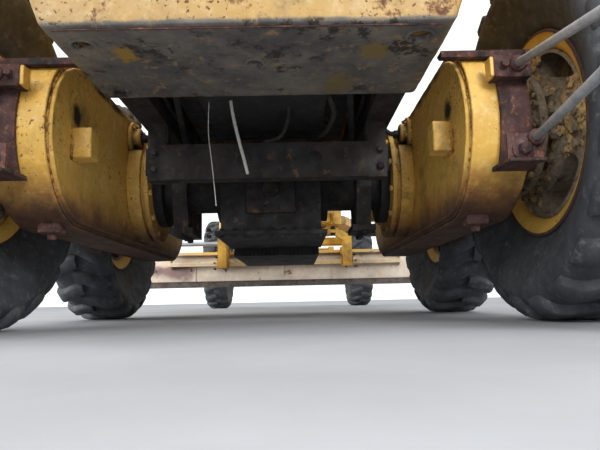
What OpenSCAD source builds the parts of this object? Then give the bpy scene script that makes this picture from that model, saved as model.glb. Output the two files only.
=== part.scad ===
// Motor grader with tandem drive, articulated frame and leaning front wheels.
// X points forward, Y to the left and Z up, in millimetres. The origin lies on the ground,
// under the middle of the overall length.

/* [Running gear] */
// Front axle to tandem centre
wheelbase = 5900; // [5700:10:6200]
// Centre distance of the two wheels of one tandem
tandem_base = 1525; // [1500:5:1600]
// Distance between left and right wheel centres
track = 2120; // [2060:10:2160]
// Tyre diameter over the lug tips
tyre_d = 1330; // [1300:10:1350]
// Tyre width at its widest
tyre_w = 330; // [310:5:350]
// Height of one tread lug
lug_h = 28; // [20:1:34]
// Rim seat diameter
rim_d = 640; // [620:5:660]
// Diameter of the rim's flanges
flange_d = 736; // [700:4:744]
// Distance between the outer faces of the rim's flanges
flange_w = 156; // [146:2:170]
// Steering lock each way is set in the record; distance of the kingpin inboard of the wheel centre
kingpin_in = 200; // [180:5:210]
// Height of the wheel lean pivot above the ground
lean_z = 545; // [520:5:570]
// Height between the lean pivot and the lean bar's pins
lean_arm = 320; // [290:5:340]

/* [Tandem cases] */
// Radius of the rounded ends
case_r = 300; // [280:5:310]
// Clearance between a case and the tyre's sidewall
case_gap = 55; // [40:5:70]
// Width of a case with its inner plate
case_w = 190; // [170:5:195]
// Radius of the wheel hub carrier
hub_r = 205; // [185:5:215]
// Radius of the axle tubes
tube_r = 125; // [110:5:140]
// Radius of the flange that carries a tandem case
ring_r = 262; // [240:2:275]

/* [Rear frame] */
// Distance from the tandem centre to the counterweight's rear face
counter_reach = 1459; // [1400:1:1480]
// Length of the counterweight
counter_l = 498; // [450:1:520]
// Half width of the counterweight's underside
counter_half = 506; // [480:1:520]
// Height of the counterweight's underside
counter_z = 755; // [740:5:780]
// Outside half width over the frame rails
rail_half = 500; // [480:5:503]
// Width of one frame rail
rail_w = 100; // [80:5:120]
// Underside height of the frame rails
rail_z = 800; // [780:5:820]
// Top height of the frame rails
rail_top = 1050; // [1000:10:1080]
// Distance from the tandem centre back to the mud flaps' rear face
rear_reach = 1750; // [1740:5:1800]
// Outside diameter of the mudguard stay pipes
stay_d = 24; // [21:1:30]

/* [Hood] */
// Half width of the engine hood
hood_half = 560; // [540:5:580]
// Top height of the hood
hood_top = 2030; // [1950:10:2100]
// Thickness of the hood's walls
hood_wall = 20; // [15:1:30]

/* [Cab] */
// Length of the cab
cab_l = 1400; // [1350:10:1450]
// Half width of the cab
cab_half = 650; // [620:5:700]
// Underside height of the cab
cab_z = 1270; // [1260:5:1300]
// Height of the roof's top
cab_top = 3250; // [3150:10:3350]
// Thickness of the cab's walls and doors
cab_wall = 50; // [40:1:60]
// Thickness of a window pane
glass_t = 6; // [5:1:8]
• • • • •
Task instructions → Extract the listing in its entirety and repeat it exactly.

Written reply →
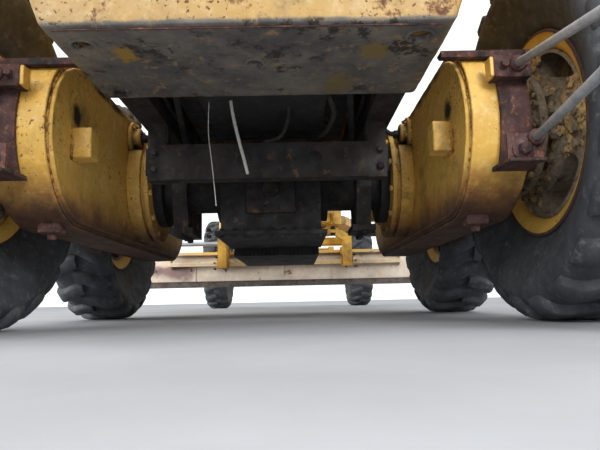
What OpenSCAD source builds the parts of this object? Then give the bpy scene script that makes this picture from that model, saved as model.glb. Output the two files only.
=== part.scad ===
// Motor grader with tandem drive, articulated frame and leaning front wheels.
// X points forward, Y to the left and Z up, in millimetres. The origin lies on the ground,
// under the middle of the overall length.

/* [Running gear] */
// Front axle to tandem centre
wheelbase = 5900; // [5700:10:6200]
// Centre distance of the two wheels of one tandem
tandem_base = 1525; // [1500:5:1600]
// Distance between left and right wheel centres
track = 2120; // [2060:10:2160]
// Tyre diameter over the lug tips
tyre_d = 1330; // [1300:10:1350]
// Tyre width at its widest
tyre_w = 330; // [310:5:350]
// Height of one tread lug
lug_h = 28; // [20:1:34]
// Rim seat diameter
rim_d = 640; // [620:5:660]
// Diameter of the rim's flanges
flange_d = 736; // [700:4:744]
// Distance between the outer faces of the rim's flanges
flange_w = 156; // [146:2:170]
// Steering lock each way is set in the record; distance of the kingpin inboard of the wheel centre
kingpin_in = 200; // [180:5:210]
// Height of the wheel lean pivot above the ground
lean_z = 545; // [520:5:570]
// Height between the lean pivot and the lean bar's pins
lean_arm = 320; // [290:5:340]

/* [Tandem cases] */
// Radius of the rounded ends
case_r = 300; // [280:5:310]
// Clearance between a case and the tyre's sidewall
case_gap = 55; // [40:5:70]
// Width of a case with its inner plate
case_w = 190; // [170:5:195]
// Radius of the wheel hub carrier
hub_r = 205; // [185:5:215]
// Radius of the axle tubes
tube_r = 125; // [110:5:140]
// Radius of the flange that carries a tandem case
ring_r = 262; // [240:2:275]

/* [Rear frame] */
// Distance from the tandem centre to the counterweight's rear face
counter_reach = 1459; // [1400:1:1480]
// Length of the counterweight
counter_l = 498; // [450:1:520]
// Half width of the counterweight's underside
counter_half = 506; // [480:1:520]
// Height of the counterweight's underside
counter_z = 755; // [740:5:780]
// Outside half width over the frame rails
rail_half = 500; // [480:5:503]
// Width of one frame rail
rail_w = 100; // [80:5:120]
// Underside height of the frame rails
rail_z = 800; // [780:5:820]
// Top height of the frame rails
rail_top = 1050; // [1000:10:1080]
// Distance from the tandem centre back to the mud flaps' rear face
rear_reach = 1750; // [1740:5:1800]
// Outside diameter of the mudguard stay pipes
stay_d = 24; // [21:1:30]

/* [Hood] */
// Half width of the engine hood
hood_half = 560; // [540:5:580]
// Top height of the hood
hood_top = 2030; // [1950:10:2100]
// Thickness of the hood's walls
hood_wall = 20; // [15:1:30]

/* [Cab] */
// Length of the cab
cab_l = 1400; // [1350:10:1450]
// Half width of the cab
cab_half = 650; // [620:5:700]
// Underside height of the cab
cab_z = 1270; // [1260:5:1300]
// Height of the roof's top
cab_top = 3250; // [3150:10:3350]
// Thickness of the cab's walls and doors
cab_wall = 50; // [40:1:60]
// Thickness of a window pane
glass_t = 6; // [5:1:8]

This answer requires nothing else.